#### Material for the task ####
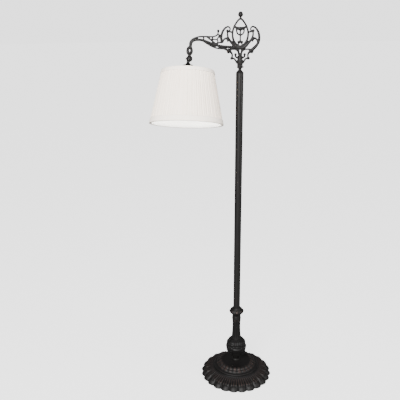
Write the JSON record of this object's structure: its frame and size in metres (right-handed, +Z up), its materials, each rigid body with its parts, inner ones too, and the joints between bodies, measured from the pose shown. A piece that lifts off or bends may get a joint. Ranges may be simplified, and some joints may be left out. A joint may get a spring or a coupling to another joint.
{
  "type": "bridge floor lamp",
  "caption": "Floor lamp with a scalloped cast base, slim tube, openwork bridge arm and a pleated shade that tilts on a swivel.",
  "frame": {"origin": "on the floor under the base, on the pole tube's axis", "axes": "+Z up along the pole tube, -X towards the shade along the bridge arm, -Y towards the viewer of the picture"},
  "size_m": [0.5129, 0.3706, 1.5995],
  "materials": {
    "bronzed_casting": "satin oil-rubbed bronze finish with reddish rubbed edges",
    "raw_iron": "rough foundry skin",
    "bronzed_steel": "satin dark bronze lacquer",
    "bronzed_brass": "dark bronzed brass",
    "plated_steel": "zinc plated",
    "dark_screw": "dark bronzed screw",
    "holder_brass": "plain brass",
    "bulb_cap_metal": "rolled thread",
    "bulb_glass": "frosted",
    "fibre_liner": "vulcanised fibre",
    "holder_plastic": "moulded phenolic",
    "key_plastic": "moulded phenolic",
    "lock_ring_plastic": "moulded phenolic",
    "pleated_cloth": "off-white pleated cloth",
    "lining_cloth": "white lining",
    "braid": "woven edge braid",
    "felt": "dark felt",
    "bushing_plastic": "moulded"
  },
  "bodies": {
    "stand": {"base_felt": "felt", "base_casting": "bronzed_casting", "cord_bushing": "bushing_plastic", "base_weight": "raw_iron", "base_washer": "plated_steel", "base_nut": "plated_steel", "spool_neck": "bronzed_casting", "urn_casting": "bronzed_casting", "stem_casting": "bronzed_casting", "knop_ring": "bronzed_casting", "pole_tube": "bronzed_steel", "pole_cap": "bronzed_steel", "tie_pipe": "plated_steel"},
    "bridge": {"bridge_casting": "bronzed_casting", "finial": "bronzed_casting", "lock_screw": "dark_screw", "swivel_upper": "bronzed_brass", "swivel_screw": "dark_screw", "swivel_nipple": "plated_steel"},
    "shade_head": {"swivel_lower": "bronzed_brass", "socket_cap": "bronzed_brass", "socket_shell": "holder_brass", "socket_liner": "fibre_liner", "socket_insert": "holder_plastic", "screw_shell": "holder_brass", "centre_contact": "holder_brass", "bulb_cap": "bulb_cap_metal", "bulb_glass": "bulb_glass", "key_bushing": "holder_brass", "shade_cover": "pleated_cloth", "shade_lining": "lining_cloth", "trim_top": "braid", "trim_bottom": "braid", "shade_frame": "plated_steel", "shade_fitter": "plated_steel", "shade_lock_ring": "lock_ring_plastic"},
    "key": {"switch_key": "key_plastic"}
  },
  "joints": [
    {"name": "arm_swing", "type": "hinge", "parent": "stand", "child": "bridge", "pos_m": [0, 0, 1.3885], "axis": [0, 0, 1], "range_deg": [-175, 175]},
    {"name": "shade_tilt", "type": "hinge", "parent": "bridge", "child": "shade_head", "pos_m": [-0.197, 0, 1.4265], "axis": [0.9993, 0, -0.0384], "range_deg": [-73.8, 106.2]},
    {"name": "key_turn", "type": "hinge", "parent": "shade_head", "child": "key", "pos_m": [-0.18805, -0.01091, 1.38858], "axis": [0.9993, 0, -0.0384], "continuous": true}
  ]
}
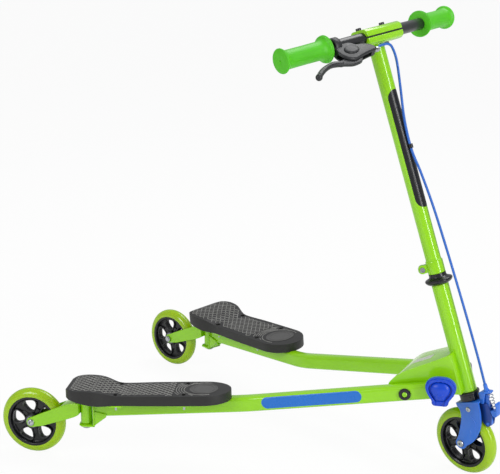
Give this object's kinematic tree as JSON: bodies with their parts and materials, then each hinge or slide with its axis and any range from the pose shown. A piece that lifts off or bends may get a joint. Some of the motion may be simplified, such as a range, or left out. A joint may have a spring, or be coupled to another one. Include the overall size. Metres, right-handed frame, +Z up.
####
=== Written task ===
Scan the listing above for the word "piece" and show each line where it is found.

=== Result for this exercise ===
Write the JSON record of this object's structure: its frame and size in metres (right-handed, +Z up), its materials, each rigid body with its parts, inner ones too, and the joints between bodies, measured from the pose shown. A piece that lifts off or bends may get a joint. Ranges may be simplified, and some joints may be left out. A joint may get a spring or a coupling to another joint.
Give this object's kinematic tree as JSON: bodies with their parts and materials, then each hinge or slide with its axis and any range from the pose shown. A piece that lifts off or bends may get a joint. Some of the motion may be simplified, such as a range, or left out. A joint may have a spring, or be coupled to another one. Include the overall size. Metres, right-handed frame, +Z up.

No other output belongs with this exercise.